Dmitri Shostakovich wrote his Cello Concerto No. 2, Op. 126, in 1966 in the Crimea. Like the First Cello Concerto, it was written for Mstislav Rostropovich, who gave the premiere in Moscow under Yevgeny Svetlanov on 25 September 1966 at the composer's 60th birthday concert. The concerto is sometimes listed as in the key of G, but the score gives no such indication.

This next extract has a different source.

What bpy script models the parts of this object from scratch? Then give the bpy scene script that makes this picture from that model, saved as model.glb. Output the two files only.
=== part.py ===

Along with the Eleventh String Quartet, the Preface to the Complete Works, and the Seven Romances on Texts by Alexander Blok, the Second Cello Concerto signals the beginning of Shostakovich's late style.

==Composition==

Like the Fourth Symphony and Ninth String Quartet before it and the Fifteenth Symphony after it, the Second Cello Concerto gave Shostakovich some compositional problems. The opening Largo was originally conceived as the start of a new symphony. But Shostakovich abandoned that idea, and reworked the movement into its present form. The finale also gave him trouble. He confessed to Rostropovich that he had a finale completely written out but decided it was weak, scrapped it, and replaced it with the one we know today. Shostakovich also allowed Rostropovich to make a few changes to the concerto's cadenzas.

==Music==
The concerto is scored for solo cello, one piccolo, one flute, two oboes, two clarinets (each doubling B♭ and A), two bassoons, contrabassoon (doubling 3rd bassoon), two horns, percussion (timpani, slapstick, wood block, tom-tom, tambourine, snare drum, bass drum, and xylophone), two harps (always in unison as indicated on the score), and strings.

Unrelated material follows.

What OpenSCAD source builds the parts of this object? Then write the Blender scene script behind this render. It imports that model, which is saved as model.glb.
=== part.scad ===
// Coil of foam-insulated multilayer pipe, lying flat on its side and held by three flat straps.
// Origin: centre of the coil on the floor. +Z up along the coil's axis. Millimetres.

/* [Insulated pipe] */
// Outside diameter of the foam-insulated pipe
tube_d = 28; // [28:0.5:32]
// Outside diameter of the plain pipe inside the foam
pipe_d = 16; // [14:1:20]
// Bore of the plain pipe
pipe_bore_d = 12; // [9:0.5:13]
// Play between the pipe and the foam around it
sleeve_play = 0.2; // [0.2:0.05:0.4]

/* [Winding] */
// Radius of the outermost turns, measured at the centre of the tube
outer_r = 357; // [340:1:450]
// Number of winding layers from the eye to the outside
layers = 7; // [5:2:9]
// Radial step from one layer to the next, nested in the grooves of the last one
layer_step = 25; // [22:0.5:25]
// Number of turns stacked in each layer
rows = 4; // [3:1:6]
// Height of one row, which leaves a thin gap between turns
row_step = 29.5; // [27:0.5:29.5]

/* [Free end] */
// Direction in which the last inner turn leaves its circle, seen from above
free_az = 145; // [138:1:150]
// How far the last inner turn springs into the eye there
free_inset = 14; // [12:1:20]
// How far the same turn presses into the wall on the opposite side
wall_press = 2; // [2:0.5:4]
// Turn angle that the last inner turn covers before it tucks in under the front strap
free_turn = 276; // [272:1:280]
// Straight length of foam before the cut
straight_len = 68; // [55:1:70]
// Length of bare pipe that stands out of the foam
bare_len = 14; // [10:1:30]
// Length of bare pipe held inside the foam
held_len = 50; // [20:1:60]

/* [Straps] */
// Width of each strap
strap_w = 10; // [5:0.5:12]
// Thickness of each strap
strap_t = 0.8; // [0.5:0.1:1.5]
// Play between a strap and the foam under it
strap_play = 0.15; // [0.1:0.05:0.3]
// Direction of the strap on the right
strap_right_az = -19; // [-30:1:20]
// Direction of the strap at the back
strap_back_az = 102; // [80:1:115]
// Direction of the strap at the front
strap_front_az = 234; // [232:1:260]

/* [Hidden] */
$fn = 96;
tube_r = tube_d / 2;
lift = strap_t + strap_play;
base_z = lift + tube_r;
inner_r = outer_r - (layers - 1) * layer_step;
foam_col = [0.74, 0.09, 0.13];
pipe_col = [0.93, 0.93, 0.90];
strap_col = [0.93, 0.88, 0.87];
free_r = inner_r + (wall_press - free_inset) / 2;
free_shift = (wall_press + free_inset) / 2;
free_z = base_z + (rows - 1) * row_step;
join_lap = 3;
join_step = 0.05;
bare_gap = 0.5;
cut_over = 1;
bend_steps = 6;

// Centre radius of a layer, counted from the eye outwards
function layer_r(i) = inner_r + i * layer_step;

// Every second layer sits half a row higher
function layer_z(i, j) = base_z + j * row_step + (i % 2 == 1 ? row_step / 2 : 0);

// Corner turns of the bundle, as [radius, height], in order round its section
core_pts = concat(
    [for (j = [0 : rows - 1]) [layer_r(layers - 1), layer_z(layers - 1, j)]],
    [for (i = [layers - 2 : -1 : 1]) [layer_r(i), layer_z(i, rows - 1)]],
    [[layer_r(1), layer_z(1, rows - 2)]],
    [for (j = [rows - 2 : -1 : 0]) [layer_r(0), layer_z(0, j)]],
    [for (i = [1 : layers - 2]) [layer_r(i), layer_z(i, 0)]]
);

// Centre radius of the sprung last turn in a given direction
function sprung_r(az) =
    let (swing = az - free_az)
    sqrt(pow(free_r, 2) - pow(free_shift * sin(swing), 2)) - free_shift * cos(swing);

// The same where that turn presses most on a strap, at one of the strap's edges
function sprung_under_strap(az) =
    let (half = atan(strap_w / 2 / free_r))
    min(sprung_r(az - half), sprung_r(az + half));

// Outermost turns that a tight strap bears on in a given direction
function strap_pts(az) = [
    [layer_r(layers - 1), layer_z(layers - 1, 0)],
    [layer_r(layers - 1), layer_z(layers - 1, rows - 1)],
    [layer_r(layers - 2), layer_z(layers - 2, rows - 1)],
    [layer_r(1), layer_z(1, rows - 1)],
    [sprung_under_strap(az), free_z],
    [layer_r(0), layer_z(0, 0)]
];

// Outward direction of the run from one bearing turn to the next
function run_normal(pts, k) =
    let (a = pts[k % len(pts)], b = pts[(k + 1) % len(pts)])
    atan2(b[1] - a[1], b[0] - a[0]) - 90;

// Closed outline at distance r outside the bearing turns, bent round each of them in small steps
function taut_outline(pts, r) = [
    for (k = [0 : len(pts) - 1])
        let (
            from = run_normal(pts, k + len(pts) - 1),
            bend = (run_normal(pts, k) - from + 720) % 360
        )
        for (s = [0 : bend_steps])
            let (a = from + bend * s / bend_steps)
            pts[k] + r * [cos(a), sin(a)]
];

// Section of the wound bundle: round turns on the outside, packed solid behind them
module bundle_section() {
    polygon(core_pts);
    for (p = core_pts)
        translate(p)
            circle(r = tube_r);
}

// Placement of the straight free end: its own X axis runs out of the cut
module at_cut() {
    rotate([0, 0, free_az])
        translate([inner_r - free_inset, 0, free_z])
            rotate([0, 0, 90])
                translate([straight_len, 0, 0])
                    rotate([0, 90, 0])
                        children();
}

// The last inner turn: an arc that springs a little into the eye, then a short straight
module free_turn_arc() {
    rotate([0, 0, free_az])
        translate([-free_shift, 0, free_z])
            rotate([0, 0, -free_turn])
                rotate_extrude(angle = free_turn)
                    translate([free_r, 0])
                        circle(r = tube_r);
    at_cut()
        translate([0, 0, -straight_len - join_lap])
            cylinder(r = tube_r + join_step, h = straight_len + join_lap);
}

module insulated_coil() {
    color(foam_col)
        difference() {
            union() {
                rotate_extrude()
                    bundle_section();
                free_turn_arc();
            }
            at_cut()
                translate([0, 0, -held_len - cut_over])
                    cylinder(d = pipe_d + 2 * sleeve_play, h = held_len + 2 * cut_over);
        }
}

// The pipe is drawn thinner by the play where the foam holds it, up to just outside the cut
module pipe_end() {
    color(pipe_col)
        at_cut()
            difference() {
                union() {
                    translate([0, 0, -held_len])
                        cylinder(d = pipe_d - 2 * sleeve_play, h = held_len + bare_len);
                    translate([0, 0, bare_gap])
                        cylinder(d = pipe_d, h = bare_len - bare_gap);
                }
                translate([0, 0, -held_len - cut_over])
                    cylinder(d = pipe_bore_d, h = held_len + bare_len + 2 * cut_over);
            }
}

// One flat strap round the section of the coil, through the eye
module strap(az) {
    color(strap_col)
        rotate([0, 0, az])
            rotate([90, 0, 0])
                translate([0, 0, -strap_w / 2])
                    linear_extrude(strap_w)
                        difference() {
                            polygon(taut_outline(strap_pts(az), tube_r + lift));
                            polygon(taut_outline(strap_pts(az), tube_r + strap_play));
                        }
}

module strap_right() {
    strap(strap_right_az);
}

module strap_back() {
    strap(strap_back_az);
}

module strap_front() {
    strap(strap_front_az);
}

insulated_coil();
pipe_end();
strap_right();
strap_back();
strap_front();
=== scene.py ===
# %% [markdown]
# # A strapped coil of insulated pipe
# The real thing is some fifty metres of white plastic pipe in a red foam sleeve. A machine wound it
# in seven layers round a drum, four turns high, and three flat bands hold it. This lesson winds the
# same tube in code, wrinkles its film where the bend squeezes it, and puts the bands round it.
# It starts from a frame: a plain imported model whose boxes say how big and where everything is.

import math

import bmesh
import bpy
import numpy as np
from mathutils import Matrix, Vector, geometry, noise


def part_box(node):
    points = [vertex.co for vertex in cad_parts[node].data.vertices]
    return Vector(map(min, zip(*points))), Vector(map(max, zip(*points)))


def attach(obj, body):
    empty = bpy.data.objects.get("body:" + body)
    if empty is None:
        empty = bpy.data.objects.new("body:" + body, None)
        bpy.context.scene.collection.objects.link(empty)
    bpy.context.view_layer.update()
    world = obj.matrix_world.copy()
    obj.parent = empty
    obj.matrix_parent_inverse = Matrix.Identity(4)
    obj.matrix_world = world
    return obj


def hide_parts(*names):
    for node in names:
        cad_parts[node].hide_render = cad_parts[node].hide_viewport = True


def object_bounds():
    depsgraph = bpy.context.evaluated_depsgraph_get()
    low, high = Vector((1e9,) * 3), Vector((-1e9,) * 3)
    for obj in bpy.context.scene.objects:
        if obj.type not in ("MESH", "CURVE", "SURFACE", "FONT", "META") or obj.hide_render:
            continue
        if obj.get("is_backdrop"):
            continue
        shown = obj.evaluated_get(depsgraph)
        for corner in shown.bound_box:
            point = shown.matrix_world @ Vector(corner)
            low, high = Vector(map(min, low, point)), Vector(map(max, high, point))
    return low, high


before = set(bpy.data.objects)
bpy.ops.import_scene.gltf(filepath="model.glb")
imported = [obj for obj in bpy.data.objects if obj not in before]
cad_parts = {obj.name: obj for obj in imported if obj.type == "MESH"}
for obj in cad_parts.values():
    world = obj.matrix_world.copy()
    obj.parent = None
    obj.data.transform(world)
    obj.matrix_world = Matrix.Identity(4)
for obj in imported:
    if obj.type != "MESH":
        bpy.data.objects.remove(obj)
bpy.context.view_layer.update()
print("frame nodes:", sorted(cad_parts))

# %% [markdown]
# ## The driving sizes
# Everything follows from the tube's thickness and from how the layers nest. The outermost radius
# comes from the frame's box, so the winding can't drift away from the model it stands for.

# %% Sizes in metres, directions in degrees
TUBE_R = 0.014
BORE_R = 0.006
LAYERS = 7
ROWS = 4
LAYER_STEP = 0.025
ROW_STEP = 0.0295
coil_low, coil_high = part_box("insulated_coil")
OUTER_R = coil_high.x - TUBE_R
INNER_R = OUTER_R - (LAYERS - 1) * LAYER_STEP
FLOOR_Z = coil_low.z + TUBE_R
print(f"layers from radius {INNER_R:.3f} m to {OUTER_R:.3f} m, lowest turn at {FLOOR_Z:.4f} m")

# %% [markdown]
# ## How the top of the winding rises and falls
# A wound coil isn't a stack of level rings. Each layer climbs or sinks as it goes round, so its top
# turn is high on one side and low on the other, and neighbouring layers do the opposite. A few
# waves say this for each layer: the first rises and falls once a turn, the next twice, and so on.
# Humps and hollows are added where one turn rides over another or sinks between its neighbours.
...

The concerto lasts around 35 minutes and has three movements:

=== I. Largo ===
The first movement begins with solo cello, later joined by cellos and basses in octaves, interrupted by the cadenza before the opening theme returns. It then builds up with a series of interjections by the xylophone. The exchanges continue until the cello leads the orchestra into a climax, which gives way to a cadenza restating the opening material, punctuated by bass drum thumps. The movement ends softly.

=== II. Allegretto ===
The second movement is based on a theme from an Odessa street song, Bubliki, kupitye, bubliki (Buy My Bread Rolls).

=== III. Allegretto ===
The finale begins with French horn fanfares over a long snare drum roll, followed by a cello cadenza accompanied only by tambourine. The Allegretto then moves through lyric, march, and dance sections. It builds in intensity, rising with an exchange of cello bursts countered by the snare drum, eventually developing into a climax; first restating the fanfare theme, then reverting to a grotesque variation of the Odessa theme. The whip is cracked twice during the climax, then ending the tutti. The cello then revisits the dancelike statement from earlier in the movement. In the coda the cello sustains a D over a percussion motif, concluding with a solo sforzando.